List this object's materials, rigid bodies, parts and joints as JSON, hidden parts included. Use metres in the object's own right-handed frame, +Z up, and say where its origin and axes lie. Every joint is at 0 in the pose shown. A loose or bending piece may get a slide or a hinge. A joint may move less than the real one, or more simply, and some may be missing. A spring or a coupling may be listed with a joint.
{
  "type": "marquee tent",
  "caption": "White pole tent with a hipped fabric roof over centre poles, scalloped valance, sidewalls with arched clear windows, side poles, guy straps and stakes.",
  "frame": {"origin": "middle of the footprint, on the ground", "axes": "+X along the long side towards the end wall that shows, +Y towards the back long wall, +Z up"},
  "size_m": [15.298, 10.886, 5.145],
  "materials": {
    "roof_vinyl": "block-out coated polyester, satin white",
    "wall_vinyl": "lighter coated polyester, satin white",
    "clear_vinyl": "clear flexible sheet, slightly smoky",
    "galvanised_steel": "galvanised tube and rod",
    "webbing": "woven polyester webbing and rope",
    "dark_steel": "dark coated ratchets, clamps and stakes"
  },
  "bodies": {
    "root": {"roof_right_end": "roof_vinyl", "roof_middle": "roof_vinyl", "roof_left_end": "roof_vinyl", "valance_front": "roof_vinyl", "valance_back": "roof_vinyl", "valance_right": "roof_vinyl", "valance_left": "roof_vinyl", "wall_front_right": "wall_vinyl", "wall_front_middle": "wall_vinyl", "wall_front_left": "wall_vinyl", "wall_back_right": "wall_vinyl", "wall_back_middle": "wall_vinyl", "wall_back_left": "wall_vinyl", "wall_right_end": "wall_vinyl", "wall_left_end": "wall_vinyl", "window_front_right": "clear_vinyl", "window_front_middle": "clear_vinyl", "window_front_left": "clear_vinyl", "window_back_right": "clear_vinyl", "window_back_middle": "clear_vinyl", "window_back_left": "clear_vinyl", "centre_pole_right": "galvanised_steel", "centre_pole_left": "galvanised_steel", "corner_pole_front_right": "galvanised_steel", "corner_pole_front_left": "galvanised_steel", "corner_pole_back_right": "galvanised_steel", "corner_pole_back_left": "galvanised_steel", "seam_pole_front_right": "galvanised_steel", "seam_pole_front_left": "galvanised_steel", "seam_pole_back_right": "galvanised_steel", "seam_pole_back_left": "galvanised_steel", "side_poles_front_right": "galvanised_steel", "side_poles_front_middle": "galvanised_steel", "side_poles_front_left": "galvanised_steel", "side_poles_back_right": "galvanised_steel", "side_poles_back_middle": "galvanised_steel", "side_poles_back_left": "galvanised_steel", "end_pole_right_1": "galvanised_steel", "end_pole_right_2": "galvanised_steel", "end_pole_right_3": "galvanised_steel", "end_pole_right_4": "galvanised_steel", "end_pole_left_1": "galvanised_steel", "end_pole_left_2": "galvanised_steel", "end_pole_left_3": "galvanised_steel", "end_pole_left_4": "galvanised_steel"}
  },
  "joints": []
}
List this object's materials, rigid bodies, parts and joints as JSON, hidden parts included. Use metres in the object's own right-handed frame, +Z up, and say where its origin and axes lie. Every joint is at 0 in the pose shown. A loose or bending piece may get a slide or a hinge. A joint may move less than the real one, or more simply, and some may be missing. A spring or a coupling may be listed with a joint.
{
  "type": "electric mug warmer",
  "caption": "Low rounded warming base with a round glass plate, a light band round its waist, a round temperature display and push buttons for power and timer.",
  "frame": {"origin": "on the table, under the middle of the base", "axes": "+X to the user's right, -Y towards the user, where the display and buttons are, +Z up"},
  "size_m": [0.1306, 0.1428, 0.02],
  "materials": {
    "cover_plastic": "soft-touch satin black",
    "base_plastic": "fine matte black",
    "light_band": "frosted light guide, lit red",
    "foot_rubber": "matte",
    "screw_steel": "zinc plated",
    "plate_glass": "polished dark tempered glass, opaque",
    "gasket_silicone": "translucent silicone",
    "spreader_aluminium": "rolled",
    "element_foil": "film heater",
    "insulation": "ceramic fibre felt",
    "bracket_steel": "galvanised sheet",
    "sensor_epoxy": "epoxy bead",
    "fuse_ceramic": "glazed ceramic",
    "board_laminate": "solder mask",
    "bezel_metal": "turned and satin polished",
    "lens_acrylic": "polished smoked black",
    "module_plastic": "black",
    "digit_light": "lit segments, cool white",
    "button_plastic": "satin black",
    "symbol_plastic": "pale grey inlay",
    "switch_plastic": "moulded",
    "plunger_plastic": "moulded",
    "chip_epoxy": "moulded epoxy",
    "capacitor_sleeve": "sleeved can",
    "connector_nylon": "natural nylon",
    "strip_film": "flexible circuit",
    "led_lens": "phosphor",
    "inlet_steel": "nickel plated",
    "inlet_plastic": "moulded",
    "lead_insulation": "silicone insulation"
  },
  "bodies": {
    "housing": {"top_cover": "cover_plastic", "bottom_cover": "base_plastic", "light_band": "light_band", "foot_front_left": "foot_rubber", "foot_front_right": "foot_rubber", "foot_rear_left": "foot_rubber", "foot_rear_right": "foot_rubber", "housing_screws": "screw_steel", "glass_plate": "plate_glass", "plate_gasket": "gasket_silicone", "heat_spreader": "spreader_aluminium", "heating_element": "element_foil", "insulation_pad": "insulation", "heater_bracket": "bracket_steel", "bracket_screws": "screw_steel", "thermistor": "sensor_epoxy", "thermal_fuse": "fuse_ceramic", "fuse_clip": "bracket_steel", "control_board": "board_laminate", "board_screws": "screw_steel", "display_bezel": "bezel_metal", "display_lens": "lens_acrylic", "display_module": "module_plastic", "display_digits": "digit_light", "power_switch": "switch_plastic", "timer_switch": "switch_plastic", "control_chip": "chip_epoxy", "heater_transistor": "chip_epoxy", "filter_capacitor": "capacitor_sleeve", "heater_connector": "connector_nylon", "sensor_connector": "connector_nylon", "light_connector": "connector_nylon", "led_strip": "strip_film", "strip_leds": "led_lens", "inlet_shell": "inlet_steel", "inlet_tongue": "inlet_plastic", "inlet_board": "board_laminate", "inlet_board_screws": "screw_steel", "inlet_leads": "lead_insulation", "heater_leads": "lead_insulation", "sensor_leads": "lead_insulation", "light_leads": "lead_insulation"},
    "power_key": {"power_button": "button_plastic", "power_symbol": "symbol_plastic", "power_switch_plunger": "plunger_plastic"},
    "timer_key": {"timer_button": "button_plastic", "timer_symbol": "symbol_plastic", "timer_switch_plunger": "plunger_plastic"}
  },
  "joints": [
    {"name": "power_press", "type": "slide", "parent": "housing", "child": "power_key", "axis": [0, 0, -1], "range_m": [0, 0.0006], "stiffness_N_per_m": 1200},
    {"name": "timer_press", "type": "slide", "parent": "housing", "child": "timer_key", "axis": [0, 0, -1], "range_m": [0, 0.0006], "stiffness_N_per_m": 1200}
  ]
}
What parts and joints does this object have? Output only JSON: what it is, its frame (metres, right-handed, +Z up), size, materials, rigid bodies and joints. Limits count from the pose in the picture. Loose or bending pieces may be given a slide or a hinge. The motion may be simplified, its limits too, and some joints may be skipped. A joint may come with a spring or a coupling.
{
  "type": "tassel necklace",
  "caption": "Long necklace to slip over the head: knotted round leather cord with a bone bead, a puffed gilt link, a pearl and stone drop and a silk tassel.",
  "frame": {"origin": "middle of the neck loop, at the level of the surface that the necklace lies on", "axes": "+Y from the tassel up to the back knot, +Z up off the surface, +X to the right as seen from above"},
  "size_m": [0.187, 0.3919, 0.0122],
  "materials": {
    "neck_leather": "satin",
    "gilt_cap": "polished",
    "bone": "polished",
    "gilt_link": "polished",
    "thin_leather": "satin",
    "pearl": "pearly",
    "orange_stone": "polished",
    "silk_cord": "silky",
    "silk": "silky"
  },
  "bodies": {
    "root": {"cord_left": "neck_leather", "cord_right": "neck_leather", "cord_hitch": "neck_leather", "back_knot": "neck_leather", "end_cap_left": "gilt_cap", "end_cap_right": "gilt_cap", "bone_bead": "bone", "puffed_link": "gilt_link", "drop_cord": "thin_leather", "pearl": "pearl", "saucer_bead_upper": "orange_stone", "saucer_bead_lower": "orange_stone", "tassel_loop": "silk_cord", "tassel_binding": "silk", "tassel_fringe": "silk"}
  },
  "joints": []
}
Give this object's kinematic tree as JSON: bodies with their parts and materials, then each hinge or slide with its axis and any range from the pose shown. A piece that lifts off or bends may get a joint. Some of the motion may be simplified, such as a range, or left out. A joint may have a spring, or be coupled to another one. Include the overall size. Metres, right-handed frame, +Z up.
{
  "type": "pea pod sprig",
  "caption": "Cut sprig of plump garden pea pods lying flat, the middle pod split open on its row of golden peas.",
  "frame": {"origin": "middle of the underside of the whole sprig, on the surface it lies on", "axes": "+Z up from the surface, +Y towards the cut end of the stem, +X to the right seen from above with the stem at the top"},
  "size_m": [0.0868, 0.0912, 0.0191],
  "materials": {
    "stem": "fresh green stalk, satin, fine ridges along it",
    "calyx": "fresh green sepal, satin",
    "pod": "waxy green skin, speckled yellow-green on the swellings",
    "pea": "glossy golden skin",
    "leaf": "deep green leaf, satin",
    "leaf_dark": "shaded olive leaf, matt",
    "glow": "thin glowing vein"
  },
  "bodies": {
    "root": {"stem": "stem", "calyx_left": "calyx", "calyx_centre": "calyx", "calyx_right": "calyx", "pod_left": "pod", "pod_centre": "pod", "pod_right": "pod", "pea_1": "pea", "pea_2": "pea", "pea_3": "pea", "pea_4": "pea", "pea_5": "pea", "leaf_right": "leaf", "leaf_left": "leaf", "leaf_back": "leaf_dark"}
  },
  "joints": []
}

What you will do
Exactly as written, give again every line from the one containing "Give this object's" through the last line of the material above, and no other lines.

Output of the task
Give this object's kinematic tree as JSON: bodies with their parts and materials, then each hinge or slide with its axis and any range from the pose shown. A piece that lifts off or bends may get a joint. Some of the motion may be simplified, such as a range, or left out. A joint may have a spring, or be coupled to another one. Include the overall size. Metres, right-handed frame, +Z up.
{
  "type": "pea pod sprig",
  "caption": "Cut sprig of plump garden pea pods lying flat, the middle pod split open on its row of golden peas.",
  "frame": {"origin": "middle of the underside of the whole sprig, on the surface it lies on", "axes": "+Z up from the surface, +Y towards the cut end of the stem, +X to the right seen from above with the stem at the top"},
  "size_m": [0.0868, 0.0912, 0.0191],
  "materials": {
    "stem": "fresh green stalk, satin, fine ridges along it",
    "calyx": "fresh green sepal, satin",
    "pod": "waxy green skin, speckled yellow-green on the swellings",
    "pea": "glossy golden skin",
    "leaf": "deep green leaf, satin",
    "leaf_dark": "shaded olive leaf, matt",
    "glow": "thin glowing vein"
  },
  "bodies": {
    "root": {"stem": "stem", "calyx_left": "calyx", "calyx_centre": "calyx", "calyx_right": "calyx", "pod_left": "pod", "pod_centre": "pod", "pod_right": "pod", "pea_1": "pea", "pea_2": "pea", "pea_3": "pea", "pea_4": "pea", "pea_5": "pea", "leaf_right": "leaf", "leaf_left": "leaf", "leaf_back": "leaf_dark"}
  },
  "joints": []
}